In practice, judicial determination of what constitutes the “shortest practicable period” and “reasonable time” remains largely discretionary, with courts evaluating each case on its merits. However, as noted in the UNCITRAL Digest of Case Law on the CISG, judicial practice suggests that notice periods typically range from one or two weeks up to one month, depending on the specific circumstances of a case. Additionally, the notice must clearly articulate the alleged non-conformity. For evidentiary purposes, written notification is strongly advised.
Proper Goods Inspection
A significant jurisdictional divergence lies in the admissibility of unilateral inspection results. The term “inspection” herein includes examination, appraisal, or similar procedures, as they have equivalent functions within the scope of our discussion. Although Chinese judicial interpretation regulations recognize in theory reports produced by one party unilaterally engaging outside counsel, in practice, Chinese courts seldom admit such unilateral inspection results as competent evidence. International buyers tend to overlook this practice and consequently fail to secure legally valid inspection results.
In the absence of explicit contractual provisions authorizing independent buyers to carry out inspections, courts typically mandate seller participation in the inspection process. Judicial practice often involves court-ordered inspections during proceedings, which are known as “judicial inspections”. At the litigation or arbitration stage, however, the goods may have deteriorated due to storage conditions or undergone buyer modifications as buyers attempt to mitigate losses, rendering unattainable any conclusive judicial inspections of them.
To avoid such adversity, buyers normally conduct preliminary inspections for evidentiary purposes early on. Doing so requires them to strictly observe procedural requirements, for example, providing formal notice to the sellers regarding all inspection arrangements, notifying the sellers about the selection of inspection institution, the sampling, and the inspection time, among others. Such requirements are in place to ensure transparency and a seller’s right to participate in a buyer inspection, thus significantly enhancing the evidentiary weight of any resulting reports.

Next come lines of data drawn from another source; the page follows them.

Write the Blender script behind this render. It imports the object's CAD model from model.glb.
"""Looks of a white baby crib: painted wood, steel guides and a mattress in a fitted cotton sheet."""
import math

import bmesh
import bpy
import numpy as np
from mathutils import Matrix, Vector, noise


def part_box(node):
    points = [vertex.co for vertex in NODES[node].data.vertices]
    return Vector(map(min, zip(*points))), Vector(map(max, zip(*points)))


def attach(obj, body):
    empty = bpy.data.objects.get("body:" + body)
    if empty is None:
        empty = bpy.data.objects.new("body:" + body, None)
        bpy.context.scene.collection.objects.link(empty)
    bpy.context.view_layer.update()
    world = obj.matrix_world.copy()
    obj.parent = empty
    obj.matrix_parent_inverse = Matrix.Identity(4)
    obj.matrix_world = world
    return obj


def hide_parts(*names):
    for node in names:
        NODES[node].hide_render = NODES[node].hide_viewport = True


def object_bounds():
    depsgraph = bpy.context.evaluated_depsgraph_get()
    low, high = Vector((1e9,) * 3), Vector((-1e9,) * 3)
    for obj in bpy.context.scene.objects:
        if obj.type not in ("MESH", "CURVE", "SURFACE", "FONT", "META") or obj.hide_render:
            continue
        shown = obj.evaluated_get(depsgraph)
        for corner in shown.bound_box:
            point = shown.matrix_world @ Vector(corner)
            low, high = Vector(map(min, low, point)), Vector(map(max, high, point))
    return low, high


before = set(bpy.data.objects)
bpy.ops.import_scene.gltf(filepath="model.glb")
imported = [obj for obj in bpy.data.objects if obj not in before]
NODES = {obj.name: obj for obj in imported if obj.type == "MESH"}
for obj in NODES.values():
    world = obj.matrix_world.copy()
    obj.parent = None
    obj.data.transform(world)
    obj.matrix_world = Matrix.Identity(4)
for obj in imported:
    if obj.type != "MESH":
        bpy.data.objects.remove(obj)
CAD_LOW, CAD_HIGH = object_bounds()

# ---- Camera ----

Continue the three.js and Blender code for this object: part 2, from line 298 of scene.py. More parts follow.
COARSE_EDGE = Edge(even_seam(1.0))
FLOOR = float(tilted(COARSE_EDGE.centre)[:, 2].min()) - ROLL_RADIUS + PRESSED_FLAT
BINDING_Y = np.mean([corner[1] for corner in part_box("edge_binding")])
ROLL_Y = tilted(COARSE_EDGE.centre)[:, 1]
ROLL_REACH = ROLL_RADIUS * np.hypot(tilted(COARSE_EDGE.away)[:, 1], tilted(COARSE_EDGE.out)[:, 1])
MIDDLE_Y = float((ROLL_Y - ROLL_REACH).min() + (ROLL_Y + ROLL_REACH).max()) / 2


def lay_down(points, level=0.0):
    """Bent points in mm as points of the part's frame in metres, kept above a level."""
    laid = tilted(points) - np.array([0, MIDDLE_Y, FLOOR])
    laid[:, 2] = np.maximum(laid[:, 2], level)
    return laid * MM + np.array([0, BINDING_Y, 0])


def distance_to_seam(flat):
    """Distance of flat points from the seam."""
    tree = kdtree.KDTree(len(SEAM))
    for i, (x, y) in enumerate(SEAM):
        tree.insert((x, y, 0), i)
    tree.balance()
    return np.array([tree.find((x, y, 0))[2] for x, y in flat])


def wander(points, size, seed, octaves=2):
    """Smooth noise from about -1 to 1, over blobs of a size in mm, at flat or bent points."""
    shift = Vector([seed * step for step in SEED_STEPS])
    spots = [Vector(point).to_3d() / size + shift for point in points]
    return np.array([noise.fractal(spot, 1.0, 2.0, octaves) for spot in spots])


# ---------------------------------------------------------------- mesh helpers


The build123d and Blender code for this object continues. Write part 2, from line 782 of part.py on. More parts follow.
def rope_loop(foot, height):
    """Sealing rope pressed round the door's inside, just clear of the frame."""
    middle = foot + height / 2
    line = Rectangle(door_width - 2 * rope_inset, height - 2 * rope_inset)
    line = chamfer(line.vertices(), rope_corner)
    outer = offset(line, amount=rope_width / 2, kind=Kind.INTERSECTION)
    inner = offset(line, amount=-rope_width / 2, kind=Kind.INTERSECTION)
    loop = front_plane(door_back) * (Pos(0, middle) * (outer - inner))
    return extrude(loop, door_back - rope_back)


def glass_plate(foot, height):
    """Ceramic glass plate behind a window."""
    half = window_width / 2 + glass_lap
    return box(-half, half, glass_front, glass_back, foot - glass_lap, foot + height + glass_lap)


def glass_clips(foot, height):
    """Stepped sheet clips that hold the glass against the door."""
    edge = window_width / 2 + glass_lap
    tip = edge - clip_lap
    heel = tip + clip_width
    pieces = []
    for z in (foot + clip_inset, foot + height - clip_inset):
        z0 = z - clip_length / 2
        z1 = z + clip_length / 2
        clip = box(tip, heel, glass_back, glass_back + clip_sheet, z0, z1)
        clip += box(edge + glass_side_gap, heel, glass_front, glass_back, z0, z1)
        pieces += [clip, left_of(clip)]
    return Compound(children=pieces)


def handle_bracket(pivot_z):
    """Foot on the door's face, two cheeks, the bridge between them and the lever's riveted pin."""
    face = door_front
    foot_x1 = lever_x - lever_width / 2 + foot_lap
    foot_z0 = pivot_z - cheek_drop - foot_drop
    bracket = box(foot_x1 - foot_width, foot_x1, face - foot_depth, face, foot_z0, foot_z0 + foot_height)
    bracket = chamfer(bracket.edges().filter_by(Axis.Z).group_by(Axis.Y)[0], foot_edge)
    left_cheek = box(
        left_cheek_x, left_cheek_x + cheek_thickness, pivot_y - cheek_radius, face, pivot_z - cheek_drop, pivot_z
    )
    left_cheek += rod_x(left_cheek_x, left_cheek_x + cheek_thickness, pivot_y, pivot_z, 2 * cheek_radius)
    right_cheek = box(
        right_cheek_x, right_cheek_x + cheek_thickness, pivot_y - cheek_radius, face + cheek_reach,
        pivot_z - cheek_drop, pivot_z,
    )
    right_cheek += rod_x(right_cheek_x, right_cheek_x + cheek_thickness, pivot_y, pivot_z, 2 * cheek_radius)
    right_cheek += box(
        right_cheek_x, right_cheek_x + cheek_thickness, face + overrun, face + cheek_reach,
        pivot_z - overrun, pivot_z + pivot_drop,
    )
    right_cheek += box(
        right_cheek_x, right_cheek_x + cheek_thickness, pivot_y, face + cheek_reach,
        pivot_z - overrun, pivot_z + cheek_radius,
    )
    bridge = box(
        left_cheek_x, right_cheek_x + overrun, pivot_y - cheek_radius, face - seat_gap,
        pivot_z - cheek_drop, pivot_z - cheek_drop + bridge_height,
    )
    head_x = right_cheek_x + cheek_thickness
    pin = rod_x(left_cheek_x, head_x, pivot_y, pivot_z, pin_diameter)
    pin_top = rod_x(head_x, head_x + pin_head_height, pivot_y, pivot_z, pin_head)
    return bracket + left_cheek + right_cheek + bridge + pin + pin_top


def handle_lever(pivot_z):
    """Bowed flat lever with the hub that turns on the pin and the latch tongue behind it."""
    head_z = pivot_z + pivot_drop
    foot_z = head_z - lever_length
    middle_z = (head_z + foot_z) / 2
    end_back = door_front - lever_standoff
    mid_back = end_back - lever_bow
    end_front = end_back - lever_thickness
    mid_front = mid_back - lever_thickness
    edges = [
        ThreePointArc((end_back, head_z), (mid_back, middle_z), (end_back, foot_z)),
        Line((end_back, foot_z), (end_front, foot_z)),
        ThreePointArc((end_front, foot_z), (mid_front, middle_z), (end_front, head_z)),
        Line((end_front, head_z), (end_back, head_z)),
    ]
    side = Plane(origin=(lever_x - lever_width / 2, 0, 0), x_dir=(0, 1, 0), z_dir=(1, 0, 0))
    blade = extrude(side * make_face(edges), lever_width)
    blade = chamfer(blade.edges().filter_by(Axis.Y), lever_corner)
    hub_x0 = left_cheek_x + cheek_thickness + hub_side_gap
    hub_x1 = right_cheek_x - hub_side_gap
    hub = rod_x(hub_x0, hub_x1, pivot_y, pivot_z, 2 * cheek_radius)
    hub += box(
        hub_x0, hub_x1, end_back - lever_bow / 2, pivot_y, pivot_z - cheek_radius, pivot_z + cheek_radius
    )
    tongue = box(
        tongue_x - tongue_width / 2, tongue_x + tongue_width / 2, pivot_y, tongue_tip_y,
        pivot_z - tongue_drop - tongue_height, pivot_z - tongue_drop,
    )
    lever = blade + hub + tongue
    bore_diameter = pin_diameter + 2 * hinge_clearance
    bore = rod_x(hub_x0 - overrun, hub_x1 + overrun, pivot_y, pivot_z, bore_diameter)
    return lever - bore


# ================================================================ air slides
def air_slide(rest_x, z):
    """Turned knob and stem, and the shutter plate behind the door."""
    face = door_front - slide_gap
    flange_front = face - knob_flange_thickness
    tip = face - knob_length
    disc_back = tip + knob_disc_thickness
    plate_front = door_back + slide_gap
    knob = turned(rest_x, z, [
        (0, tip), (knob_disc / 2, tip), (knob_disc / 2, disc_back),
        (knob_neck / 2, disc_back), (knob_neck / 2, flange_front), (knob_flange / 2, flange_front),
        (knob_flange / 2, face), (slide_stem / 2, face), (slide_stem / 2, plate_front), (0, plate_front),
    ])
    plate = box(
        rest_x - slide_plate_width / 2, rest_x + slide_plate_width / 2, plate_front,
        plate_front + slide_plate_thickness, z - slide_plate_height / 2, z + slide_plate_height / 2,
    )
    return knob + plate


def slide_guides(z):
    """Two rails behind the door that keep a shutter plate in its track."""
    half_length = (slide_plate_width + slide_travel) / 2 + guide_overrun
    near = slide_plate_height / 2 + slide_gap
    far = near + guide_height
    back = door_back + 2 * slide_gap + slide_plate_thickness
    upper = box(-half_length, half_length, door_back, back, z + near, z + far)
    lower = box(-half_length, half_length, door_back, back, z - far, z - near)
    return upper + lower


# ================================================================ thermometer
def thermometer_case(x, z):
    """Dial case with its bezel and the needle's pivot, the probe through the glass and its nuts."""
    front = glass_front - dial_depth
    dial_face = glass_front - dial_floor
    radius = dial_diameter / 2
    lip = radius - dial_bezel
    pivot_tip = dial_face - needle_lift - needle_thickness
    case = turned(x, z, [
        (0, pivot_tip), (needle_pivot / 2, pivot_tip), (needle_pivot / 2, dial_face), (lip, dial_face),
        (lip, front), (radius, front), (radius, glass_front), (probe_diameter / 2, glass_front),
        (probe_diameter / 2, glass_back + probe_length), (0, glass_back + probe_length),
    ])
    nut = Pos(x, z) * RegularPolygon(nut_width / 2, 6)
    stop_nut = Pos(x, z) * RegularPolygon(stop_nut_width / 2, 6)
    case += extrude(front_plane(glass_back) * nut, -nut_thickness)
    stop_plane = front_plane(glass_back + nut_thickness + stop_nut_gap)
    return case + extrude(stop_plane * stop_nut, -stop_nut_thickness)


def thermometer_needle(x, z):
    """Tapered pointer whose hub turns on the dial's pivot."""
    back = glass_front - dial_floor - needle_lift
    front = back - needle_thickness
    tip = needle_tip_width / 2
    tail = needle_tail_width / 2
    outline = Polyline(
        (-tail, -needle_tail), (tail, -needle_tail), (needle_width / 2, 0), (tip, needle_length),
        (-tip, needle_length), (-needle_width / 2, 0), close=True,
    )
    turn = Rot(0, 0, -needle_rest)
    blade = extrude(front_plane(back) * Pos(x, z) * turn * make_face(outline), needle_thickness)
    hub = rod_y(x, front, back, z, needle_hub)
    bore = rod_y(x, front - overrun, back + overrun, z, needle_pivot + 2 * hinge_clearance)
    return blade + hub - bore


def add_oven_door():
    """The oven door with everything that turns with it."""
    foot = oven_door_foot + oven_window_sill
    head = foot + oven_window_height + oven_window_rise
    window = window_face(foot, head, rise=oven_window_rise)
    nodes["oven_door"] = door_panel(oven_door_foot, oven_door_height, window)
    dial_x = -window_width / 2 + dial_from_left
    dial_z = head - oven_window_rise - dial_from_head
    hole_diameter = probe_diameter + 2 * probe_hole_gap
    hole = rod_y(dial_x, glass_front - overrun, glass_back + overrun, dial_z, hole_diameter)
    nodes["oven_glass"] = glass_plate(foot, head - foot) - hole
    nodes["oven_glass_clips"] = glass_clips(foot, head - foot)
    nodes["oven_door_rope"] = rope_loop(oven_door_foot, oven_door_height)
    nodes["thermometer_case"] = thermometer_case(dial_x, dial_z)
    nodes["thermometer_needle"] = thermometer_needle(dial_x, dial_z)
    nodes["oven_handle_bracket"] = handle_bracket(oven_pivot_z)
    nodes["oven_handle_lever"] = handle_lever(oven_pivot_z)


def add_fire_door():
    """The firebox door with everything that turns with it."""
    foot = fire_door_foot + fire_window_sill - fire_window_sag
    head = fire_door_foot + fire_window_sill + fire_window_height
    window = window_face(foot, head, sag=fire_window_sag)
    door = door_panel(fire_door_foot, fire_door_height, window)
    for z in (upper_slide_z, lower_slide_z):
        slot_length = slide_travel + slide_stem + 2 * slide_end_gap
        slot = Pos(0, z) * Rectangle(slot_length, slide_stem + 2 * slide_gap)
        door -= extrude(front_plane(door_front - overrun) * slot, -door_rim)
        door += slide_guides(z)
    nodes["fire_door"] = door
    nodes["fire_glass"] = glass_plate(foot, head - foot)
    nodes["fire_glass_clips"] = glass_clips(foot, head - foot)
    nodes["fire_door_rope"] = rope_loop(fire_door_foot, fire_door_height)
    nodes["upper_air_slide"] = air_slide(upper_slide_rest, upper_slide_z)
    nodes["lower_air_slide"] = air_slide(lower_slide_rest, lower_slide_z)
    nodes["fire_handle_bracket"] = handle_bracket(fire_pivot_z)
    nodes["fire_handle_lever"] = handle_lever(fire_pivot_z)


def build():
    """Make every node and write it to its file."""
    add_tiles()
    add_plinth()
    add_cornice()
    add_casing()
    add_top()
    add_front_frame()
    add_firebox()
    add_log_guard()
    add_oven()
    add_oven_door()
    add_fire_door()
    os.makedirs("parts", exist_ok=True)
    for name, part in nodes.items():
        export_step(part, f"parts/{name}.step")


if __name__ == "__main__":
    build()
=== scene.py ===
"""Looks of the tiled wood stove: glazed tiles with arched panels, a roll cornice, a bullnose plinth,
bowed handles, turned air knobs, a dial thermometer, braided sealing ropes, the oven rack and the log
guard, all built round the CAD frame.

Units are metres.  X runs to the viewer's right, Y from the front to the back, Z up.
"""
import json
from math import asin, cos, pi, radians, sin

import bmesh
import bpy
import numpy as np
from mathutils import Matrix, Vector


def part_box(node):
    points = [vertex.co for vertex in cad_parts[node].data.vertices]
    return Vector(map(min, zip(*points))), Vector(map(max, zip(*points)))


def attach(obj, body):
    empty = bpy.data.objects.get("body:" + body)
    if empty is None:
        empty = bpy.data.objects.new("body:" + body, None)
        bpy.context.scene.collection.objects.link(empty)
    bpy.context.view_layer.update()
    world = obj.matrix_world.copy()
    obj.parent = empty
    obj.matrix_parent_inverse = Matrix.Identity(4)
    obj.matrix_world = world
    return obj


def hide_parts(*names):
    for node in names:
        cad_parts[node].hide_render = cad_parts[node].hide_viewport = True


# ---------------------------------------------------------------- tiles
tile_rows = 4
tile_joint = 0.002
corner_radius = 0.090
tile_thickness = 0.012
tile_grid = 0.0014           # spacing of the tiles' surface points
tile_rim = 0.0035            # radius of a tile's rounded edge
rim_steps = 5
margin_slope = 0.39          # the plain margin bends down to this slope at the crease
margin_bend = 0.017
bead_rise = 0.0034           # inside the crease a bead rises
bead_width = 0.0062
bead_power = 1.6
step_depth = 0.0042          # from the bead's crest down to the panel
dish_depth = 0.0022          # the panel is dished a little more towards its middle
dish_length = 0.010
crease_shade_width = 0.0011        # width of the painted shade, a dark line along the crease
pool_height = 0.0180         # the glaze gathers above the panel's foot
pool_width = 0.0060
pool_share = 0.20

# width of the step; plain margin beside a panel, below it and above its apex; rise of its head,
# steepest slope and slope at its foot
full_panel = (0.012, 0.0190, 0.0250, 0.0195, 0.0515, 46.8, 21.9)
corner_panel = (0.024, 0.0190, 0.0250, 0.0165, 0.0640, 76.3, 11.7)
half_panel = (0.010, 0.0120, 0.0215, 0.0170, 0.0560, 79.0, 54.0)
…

Additionally, buyers must pay special attention to the professional qualifications of inspection institutions they engage, proper proof of the source of the samples, etc. Ultimately, only inspection reports supported by an unbroken chain of evidence stand reasonable chances of judicial acceptance. Therefore, for disputes involving relatively complicated inspections, the early involvement of legal professionals is strongly advised.
Concluding Remarks
This article, together with our previous publications, highlights several critical yet frequently overlooked considerations for international buyers procuring from China. While these discussions provide essential guidance, we emphasize that actual disputes often involve greater complexity and require case-specific evaluation.
Notwithstanding the above discussion, initiating legal proceedings remains crucial for effective losses recovery. Prompt commencement of litigation or arbitration serves multiple strategic purposes: it exerts pressure on the breaching party to encourage settlement and facilitates asset preservation measures that would secure the eventual recovery of the assets. As such, this strategy proves particularly vital when dealing with SMEs or potentially fraudulent trading entities.
We hope this series will offer valuable insights into managing risks in international trade with Chinese suppliers and outline practical approaches to dispute resolution. For optimal protection, it is in the best interest of buyers to always combine these general principles with tailored legal advice addressing their specific transactional circumstances.